Kozacıoğlu & Türkiye davasında ise taşınmaz kültür varlığının kamulaştırılması, ülkenin kültürel varlığının korunmasındaki kamu yararı gözetilerek meşru bir amaca hizmet ettiğinden bahisle mülkiyet hakkı ihlali olarak kabul edilmediği bir başka hadisedir.
Bu davalara ilişkin kararlarda dikkate alınması gereken husus, kamu yararı gözetilerek yapılan sınırlamanın ulusal hukuk tarafından meşru kabul edildiği hallerde mülkiyet hakkı ihlali oluşturmayacağıdır.

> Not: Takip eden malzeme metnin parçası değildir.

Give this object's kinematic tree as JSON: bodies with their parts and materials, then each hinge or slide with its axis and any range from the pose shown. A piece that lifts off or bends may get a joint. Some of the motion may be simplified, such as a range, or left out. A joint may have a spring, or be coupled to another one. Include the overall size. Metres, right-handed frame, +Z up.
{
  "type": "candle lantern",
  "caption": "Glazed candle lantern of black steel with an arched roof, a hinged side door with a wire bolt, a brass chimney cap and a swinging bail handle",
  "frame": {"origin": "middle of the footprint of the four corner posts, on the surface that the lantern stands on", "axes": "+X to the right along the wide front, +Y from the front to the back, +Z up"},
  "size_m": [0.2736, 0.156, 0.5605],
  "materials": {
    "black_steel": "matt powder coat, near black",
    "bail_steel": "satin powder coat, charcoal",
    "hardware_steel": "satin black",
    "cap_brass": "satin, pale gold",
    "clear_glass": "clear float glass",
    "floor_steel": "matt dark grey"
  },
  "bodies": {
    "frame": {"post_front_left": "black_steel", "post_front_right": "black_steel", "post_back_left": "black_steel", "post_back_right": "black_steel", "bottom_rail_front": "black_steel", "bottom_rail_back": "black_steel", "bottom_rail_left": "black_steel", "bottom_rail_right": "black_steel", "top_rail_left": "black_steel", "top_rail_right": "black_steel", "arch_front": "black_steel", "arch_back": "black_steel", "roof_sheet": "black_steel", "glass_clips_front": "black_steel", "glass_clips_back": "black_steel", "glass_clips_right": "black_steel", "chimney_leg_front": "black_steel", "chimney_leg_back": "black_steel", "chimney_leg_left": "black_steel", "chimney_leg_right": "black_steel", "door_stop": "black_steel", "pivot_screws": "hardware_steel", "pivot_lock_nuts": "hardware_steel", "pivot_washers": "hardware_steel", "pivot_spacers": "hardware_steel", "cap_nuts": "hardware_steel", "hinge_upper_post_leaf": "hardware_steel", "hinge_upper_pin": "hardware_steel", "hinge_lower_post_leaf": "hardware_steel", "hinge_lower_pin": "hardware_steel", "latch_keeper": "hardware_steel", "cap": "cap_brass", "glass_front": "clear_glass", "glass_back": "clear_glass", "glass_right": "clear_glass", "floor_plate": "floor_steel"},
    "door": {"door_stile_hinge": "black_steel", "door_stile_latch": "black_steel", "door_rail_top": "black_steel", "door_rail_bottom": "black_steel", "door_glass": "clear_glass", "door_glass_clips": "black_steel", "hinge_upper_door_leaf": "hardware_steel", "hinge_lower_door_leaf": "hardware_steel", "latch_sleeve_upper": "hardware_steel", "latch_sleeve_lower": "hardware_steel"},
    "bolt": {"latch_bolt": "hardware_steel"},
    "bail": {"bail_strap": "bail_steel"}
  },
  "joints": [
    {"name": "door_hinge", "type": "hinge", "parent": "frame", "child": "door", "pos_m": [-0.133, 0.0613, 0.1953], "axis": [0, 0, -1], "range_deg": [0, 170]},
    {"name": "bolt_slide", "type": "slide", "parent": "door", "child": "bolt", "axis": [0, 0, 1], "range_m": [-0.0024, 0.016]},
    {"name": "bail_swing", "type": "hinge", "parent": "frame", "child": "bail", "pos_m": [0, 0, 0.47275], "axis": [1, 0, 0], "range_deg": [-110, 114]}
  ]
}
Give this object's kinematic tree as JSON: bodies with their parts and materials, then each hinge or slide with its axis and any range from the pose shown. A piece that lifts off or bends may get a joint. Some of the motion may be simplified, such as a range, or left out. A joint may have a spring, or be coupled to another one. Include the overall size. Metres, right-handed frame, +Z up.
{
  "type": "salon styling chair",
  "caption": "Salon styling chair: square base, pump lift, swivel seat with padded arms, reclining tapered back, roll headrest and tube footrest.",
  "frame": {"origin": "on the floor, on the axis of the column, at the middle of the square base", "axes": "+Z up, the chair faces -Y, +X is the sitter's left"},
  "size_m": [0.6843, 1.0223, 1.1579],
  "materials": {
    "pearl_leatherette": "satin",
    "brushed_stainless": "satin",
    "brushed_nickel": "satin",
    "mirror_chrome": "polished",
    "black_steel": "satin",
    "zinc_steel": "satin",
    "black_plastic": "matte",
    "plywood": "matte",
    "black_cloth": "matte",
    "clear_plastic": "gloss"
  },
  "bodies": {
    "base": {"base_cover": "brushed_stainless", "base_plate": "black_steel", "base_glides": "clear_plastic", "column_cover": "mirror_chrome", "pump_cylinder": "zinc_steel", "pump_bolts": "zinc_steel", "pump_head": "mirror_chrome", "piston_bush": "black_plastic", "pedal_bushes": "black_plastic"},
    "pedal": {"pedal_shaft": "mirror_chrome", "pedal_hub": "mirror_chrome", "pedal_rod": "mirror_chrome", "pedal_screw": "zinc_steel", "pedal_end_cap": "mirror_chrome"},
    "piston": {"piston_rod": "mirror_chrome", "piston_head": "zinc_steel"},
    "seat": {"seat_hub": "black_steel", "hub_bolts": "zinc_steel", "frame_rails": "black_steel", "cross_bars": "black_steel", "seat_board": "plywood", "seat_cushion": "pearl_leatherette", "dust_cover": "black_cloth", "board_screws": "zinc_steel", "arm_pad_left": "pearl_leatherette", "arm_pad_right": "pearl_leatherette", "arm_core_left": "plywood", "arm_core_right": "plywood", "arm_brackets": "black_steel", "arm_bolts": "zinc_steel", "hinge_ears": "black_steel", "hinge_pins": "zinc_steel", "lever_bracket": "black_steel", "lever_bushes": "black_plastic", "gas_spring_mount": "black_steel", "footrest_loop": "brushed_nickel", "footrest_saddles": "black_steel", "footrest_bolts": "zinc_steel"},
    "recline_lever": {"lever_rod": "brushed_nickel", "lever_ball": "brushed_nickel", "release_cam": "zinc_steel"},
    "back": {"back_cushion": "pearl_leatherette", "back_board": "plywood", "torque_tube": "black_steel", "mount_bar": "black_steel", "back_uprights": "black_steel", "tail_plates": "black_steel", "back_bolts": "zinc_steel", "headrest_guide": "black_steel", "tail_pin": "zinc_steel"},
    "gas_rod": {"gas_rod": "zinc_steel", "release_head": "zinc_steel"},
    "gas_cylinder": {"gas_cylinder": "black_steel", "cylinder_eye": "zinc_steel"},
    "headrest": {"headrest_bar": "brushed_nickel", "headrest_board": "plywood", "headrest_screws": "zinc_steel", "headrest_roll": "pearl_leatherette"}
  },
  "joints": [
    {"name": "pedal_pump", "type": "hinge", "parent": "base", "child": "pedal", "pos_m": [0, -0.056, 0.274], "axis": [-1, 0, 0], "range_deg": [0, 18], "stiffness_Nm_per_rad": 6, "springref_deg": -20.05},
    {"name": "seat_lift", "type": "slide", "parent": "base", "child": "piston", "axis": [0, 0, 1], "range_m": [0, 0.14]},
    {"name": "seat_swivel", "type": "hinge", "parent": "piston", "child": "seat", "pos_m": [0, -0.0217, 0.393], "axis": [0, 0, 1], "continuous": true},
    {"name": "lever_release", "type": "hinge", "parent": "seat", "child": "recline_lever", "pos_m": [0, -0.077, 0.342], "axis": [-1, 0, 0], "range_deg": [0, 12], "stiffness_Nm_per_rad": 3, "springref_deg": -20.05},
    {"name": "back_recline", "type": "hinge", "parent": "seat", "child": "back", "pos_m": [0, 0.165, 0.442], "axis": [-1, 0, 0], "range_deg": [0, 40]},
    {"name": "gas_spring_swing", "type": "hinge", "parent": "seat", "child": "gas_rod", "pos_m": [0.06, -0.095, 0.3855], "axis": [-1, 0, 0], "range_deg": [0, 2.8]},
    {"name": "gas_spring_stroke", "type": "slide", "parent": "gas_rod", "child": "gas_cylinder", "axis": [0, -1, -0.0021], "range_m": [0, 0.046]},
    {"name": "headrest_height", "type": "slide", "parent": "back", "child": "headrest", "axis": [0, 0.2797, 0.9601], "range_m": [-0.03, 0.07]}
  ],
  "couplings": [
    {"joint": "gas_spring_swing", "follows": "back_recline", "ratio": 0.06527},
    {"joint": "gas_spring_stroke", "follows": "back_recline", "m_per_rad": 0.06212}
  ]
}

Mülkiyet hakkına kamu yararı gözetilerek getirilen kısıtlamaların meşru kabul edilebileceği hallerde ayrıca dikkat edilmesi gereken ilkeler ise şöyledir:
Orantılılık (Bir mülkiyet hakkının kullanılmasının engellenmesi gündeme geldiğinde bu sınırlama amaca uygun olarak yerine getirilmesi), ölçülülük (Temel hak ve özgürlüğün gereğinden fazla sınırlandırılmasının önlenmesi) elverişlilik (hak ve hürriyeti sınırlamak için kullanılan kanunun sınırlama amacını gerçekleştirebilmek bakımından uygun olması) ilkeleridir. Bu ilkeler nezdinde mülkiyet hakkının kısıtlanmasıyla sağlayacağı menfaat yönünden, daha ağır neticelerin doğmayacağı garantilenmelidir.